The town will host workshops Thursday and Saturday to gather feedback from the public on how it should write the Cary Community Plan, which will guide growth through the next few decades.
“The overarching question is: ‘What do we want Cary to be in 2040?’ ” said town planner Meredith Chandler.
The community plan is a project of Imagine Cary, a massive planning effort that involves town staff and residents.
The workshops mark the second time in the last year Imagine Cary has reached out to residents for help.
In November, the town asked residents to help them edit a vision statement that was drafted to guide the community plan.

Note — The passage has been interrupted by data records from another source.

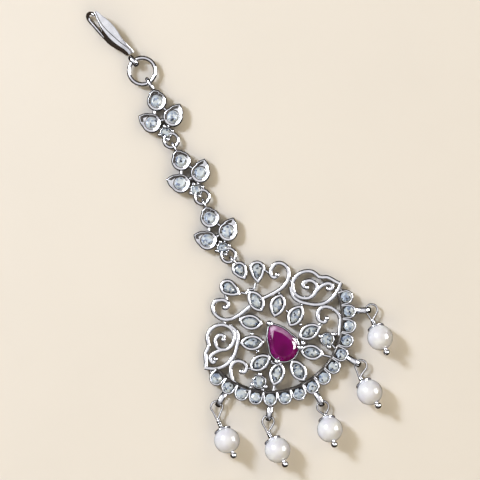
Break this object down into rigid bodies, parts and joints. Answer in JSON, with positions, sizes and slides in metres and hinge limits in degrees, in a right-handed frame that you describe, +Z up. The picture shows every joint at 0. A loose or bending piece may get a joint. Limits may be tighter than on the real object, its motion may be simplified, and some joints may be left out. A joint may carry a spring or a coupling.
{
  "type": "forehead jewel (maang tikka)",
  "caption": "Silver-toned forehead jewel: fan-shaped scrollwork pendant with clear stones, a magenta centre stone and pearl drops, on flower links with a hair hook.",
  "frame": {"origin": "centre of the flat back of the centre stone's collet, on the surface the jewel lies on", "axes": "+Y along the jewel from the pendant towards the hair hook, +Z up out of the face, +X to the right seen from the front"},
  "size_m": [0.0475, 0.1126, 0.0058],
  "materials": {
    "silver_metal": "bright polished rhodium plate on brass",
    "clear_stone": "faceted, icy pale blue-grey",
    "magenta_stone": "faceted, deep magenta",
    "pearl": "white pearl coat with a soft lilac sheen"
  },
  "bodies": {
    "root": {"pendant_frame": "silver_metal", "centre_stone": "magenta_stone", "marquise_stone_1": "clear_stone", "marquise_stone_2": "clear_stone", "marquise_stone_3": "clear_stone", "marquise_stone_4": "clear_stone", "marquise_stone_5": "clear_stone", "marquise_stone_6": "clear_stone", "marquise_stone_7": "clear_stone", "marquise_stone_8": "clear_stone", "marquise_stone_9": "clear_stone", "marquise_stone_10": "clear_stone", "pear_stone_1": "clear_stone", "pear_stone_2": "clear_stone", "pear_stone_3": "clear_stone", "small_stone_1": "clear_stone", "small_stone_2": "clear_stone", "eye_pin_1": "silver_metal", "bead_cap_1": "silver_metal", "pearl_1": "pearl", "eye_pin_2": "silver_metal", "bead_cap_2": "silver_metal", "pearl_2": "pearl", "eye_pin_3": "silver_metal", "bead_cap_3": "silver_metal", "pearl_3": "pearl", "eye_pin_4": "silver_metal", "bead_cap_4": "silver_metal", "pearl_4": "pearl", "eye_pin_5": "silver_metal", "bead_cap_5": "silver_metal", "pearl_5": "pearl", "link_1": "silver_metal", "link_1_stone_1": "clear_stone", "link_1_stone_2": "clear_stone", "link_1_stone_3": "clear_stone", "link_1_stone_4": "clear_stone", "link_2": "silver_metal", "link_2_stone_1": "clear_stone", "link_2_stone_2": "clear_stone", "link_2_stone_3": "clear_stone", "link_2_stone_4": "clear_stone", "link_3": "silver_metal", "link_3_stone_1": "clear_stone", "link_3_stone_2": "clear_stone", "link_3_stone_3": "clear_stone", "link_3_stone_4": "clear_stone", "hook_ring": "silver_metal", "hair_hook": "silver_metal"}
  },
  "joints": []
}
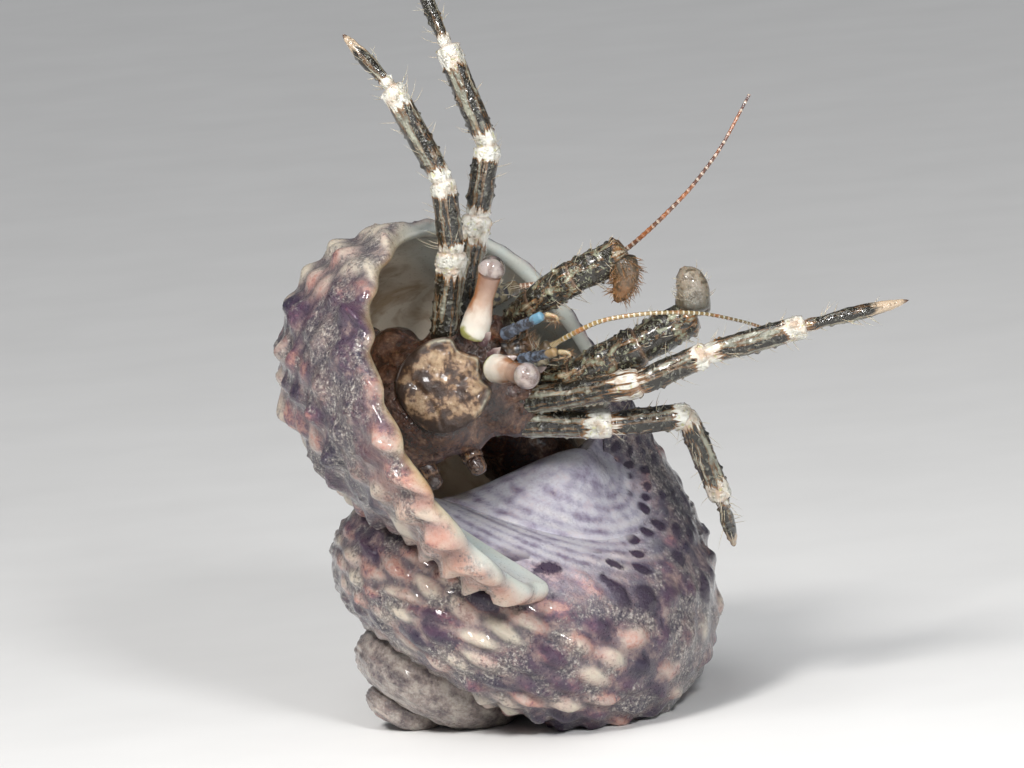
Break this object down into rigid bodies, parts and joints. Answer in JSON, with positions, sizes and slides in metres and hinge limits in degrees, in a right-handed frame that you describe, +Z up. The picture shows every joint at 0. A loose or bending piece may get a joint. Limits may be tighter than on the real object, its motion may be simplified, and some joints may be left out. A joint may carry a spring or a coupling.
{
  "type": "hermit crab in a snail shell, still model",
  "caption": "Life-size still model of a small shore hermit crab leaning out of a worn, beaded turban shell, resting on the shell's side.",
  "frame": {"origin": "in the middle of the larger worn flat that the shell rests on, at floor level", "axes": "+Z up. -Y is the side the shell's mouth and the crab's back face, +X is the crab's right-hand side, where its long right leg reaches out; the shell's tip points down towards -X and +Y."},
  "size_m": [0.0127, 0.0115, 0.0155],
  "materials": {
    "shell_wall": "worn beaded shell, cream, coral and violet, smooth lilac-white at the mouth, wet gloss",
    "shield_plate": "mottled tan and dark brown plate, wet gloss",
    "soft_skin": "thin dark brown skin, wet",
    "leg_plate": "dark olive with pale stripes along it and off-white bands at the joints, wet gloss",
    "claw_plate": "dark olive-brown with small bumps, wet gloss",
    "claw_finger": "pale tan, wet gloss",
    "eyestalk_skin": "ivory to pinkish tan with an orange-brown side stripe",
    "cornea": "clear glassy pinkish grey dome",
    "feeler": "golden olive with pale rings",
    "head_skin": "grey-blue, wet gloss"
  },
  "bodies": {
    "root": {"abdomen_front": "soft_skin", "abdomen_middle": "soft_skin", "abdomen_rear": "soft_skin", "abdomen_tip": "soft_skin", "carapace_rear": "soft_skin", "left_antenna": "feeler", "left_antenna_base": "head_skin", "left_antennule": "head_skin", "left_claw_carpus": "claw_plate", "left_claw_finger": "claw_finger", "left_claw_merus": "claw_plate", "left_claw_palm": "claw_plate", "left_cornea": "cornea", "left_eyestalk": "eyestalk_skin", "left_leg_2_carpus": "leg_plate", "left_leg_2_dactyl": "leg_plate", "left_leg_2_merus": "leg_plate", "left_leg_2_propodus": "leg_plate", "left_leg_3_carpus": "leg_plate", "left_leg_3_dactyl": "leg_plate", "left_leg_3_merus": "leg_plate", "left_leg_3_propodus": "leg_plate", "left_leg_4": "leg_plate", "left_leg_5": "leg_plate", "left_mouth_leg": "head_skin", "right_antenna": "feeler", "right_antenna_base": "head_skin", "right_antennule": "head_skin", "right_claw_carpus": "claw_plate", "right_claw_finger": "claw_finger", "right_claw_merus": "claw_plate", "right_claw_palm": "claw_plate", "right_cornea": "cornea", "right_eyestalk": "eyestalk_skin", "right_leg_2_carpus": "leg_plate", "right_leg_2_dactyl": "leg_plate", "right_leg_2_merus": "leg_plate", "right_leg_2_propodus": "leg_plate", "right_leg_3_carpus": "leg_plate", "right_leg_3_dactyl": "leg_plate", "right_leg_3_merus": "leg_plate", "right_leg_3_propodus": "leg_plate", "right_leg_4": "leg_plate", "right_leg_5": "leg_plate", "right_mouth_leg": "head_skin", "shell": "shell_wall", "shield": "shield_plate", "tail_fan": "shield_plate", "thorax": "soft_skin"}
  },
  "joints": []
}
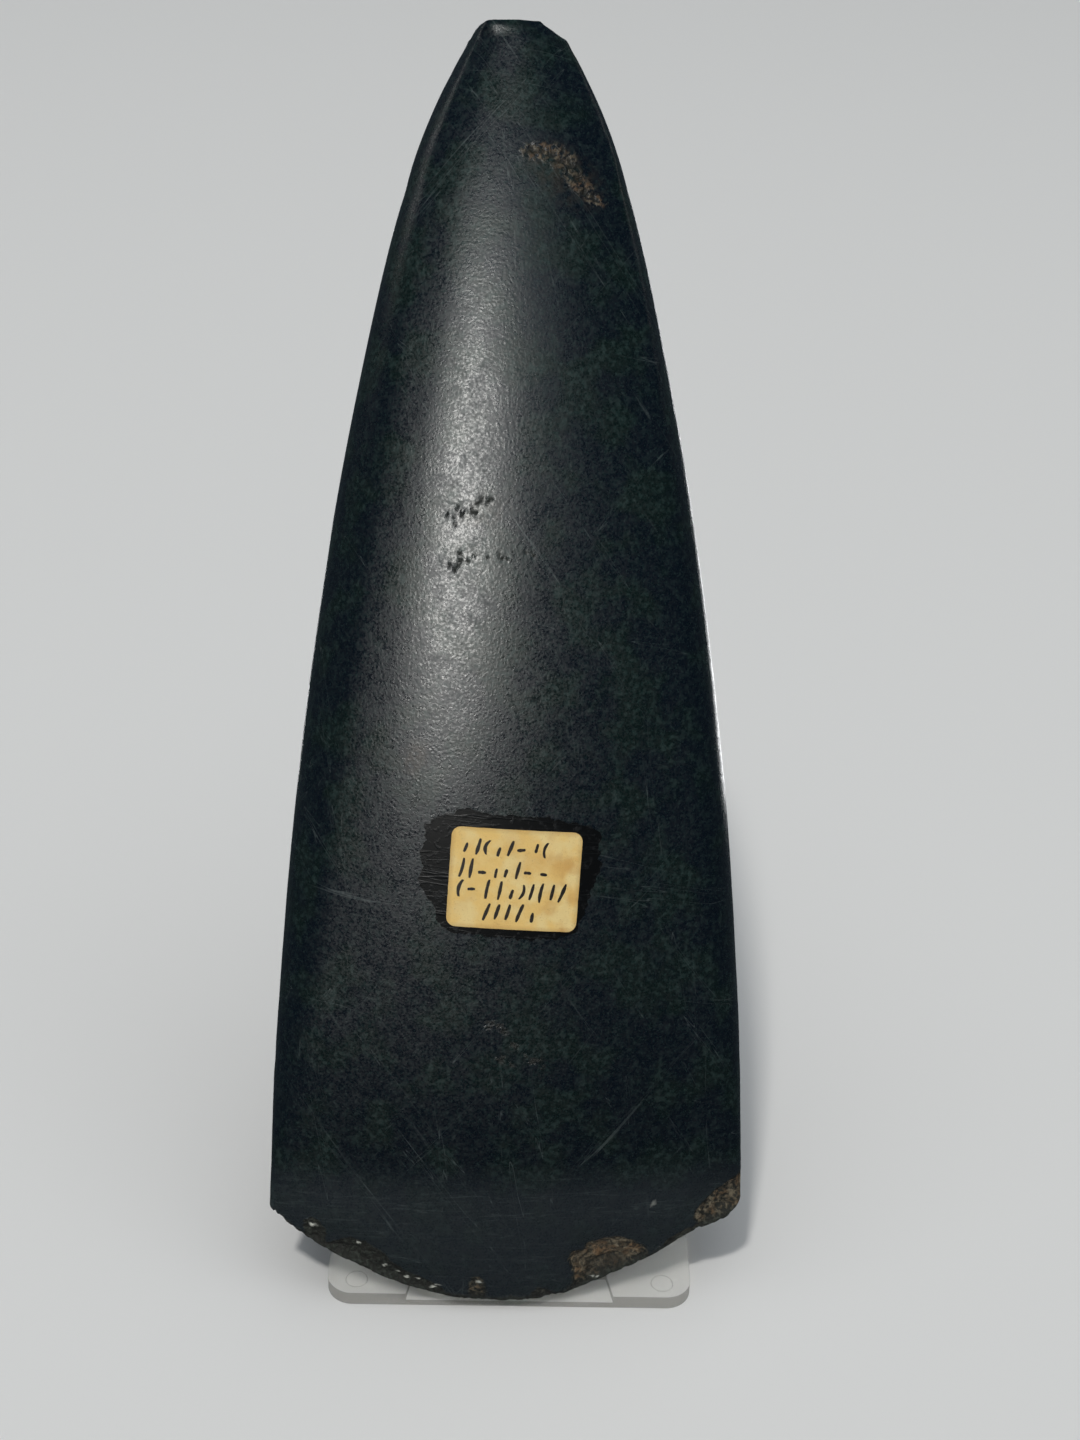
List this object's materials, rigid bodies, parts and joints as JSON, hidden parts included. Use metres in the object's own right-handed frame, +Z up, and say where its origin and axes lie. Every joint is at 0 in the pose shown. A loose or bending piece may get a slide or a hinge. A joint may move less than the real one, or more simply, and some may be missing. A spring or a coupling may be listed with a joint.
{
  "type": "polished stone axe head on a stand",
  "caption": "Dark polished stone axe head with a blunt curved edge and narrow butt, leaning upright on a clear moulded stand, with an old paper label on its face.",
  "frame": {"origin": "middle of the underside of the stand's foot, on the surface that it stands on", "axes": "+Z up, -Y towards the front, where the label and the cutting edge are, +X to the right seen from the front"},
  "size_m": [0.0915, 0.1047, 0.2256],
  "materials": {
    "polished_stone": "satin polish, blue-black with dark green mottling, fine scratches, pits and dull brown chips",
    "aged_paper": "matt yellowed paper with rows of dark ink strokes",
    "clear_plastic": "clear moulded plastic, glossy, with a faint grey-brown tint at its cut edges"
  },
  "bodies": {
    "root": {"axe_head": "polished_stone", "paper_label": "aged_paper", "display_stand": "clear_plastic"}
  },
  "joints": []
}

This time, Imagine Cary will provide residents with information about the town’s changing demographics and ask residents to answer a handful of questions relating to four subjects:
• Where will we work?
• Where will we live?
• Where will we shop and dine?
• How will southwest Cary grow?
In the case of southwest Cary, the town wants to know if residents want to try to preserve a rural feel in the region or allow for more suburban development.
The area north of U.S. 64 and west of N.C. 55 was one of the last regions of town to attract growth. But the completion of N.C. 540 sparked development in the area.
Now residents seem divided on how the town should govern growth moving forward, according to Scott Ramage, a planner for the town.
Some new residents want to keep the area rural, but some longtime residents are ready to sell their land for new development, Ramage said during an Imagine Cary meeting earlier this year.
“We’re hearing the story more and more that none of the children of these families want to keep the farm,” he said. “They’re ready to sell for tuition money.”
Some of the tables and poster boards at the workshops will be interactive. For instance, the town plans to display photos of different types of housing, from apartments and lofts to traditional homes and assisted living.
Residents will be asked to place a blue sticker on the type of housing they’d prefer to live in today, and a red sticker on the type of housing they’d prefer to live in in the future.
“They’ll pick, post and vote,” Chandler said. “We’re trying to bring everything together.”
This fall, the town plans to hold another two workshops to talk about how Cary should develop its downtown and transportation options in the coming years.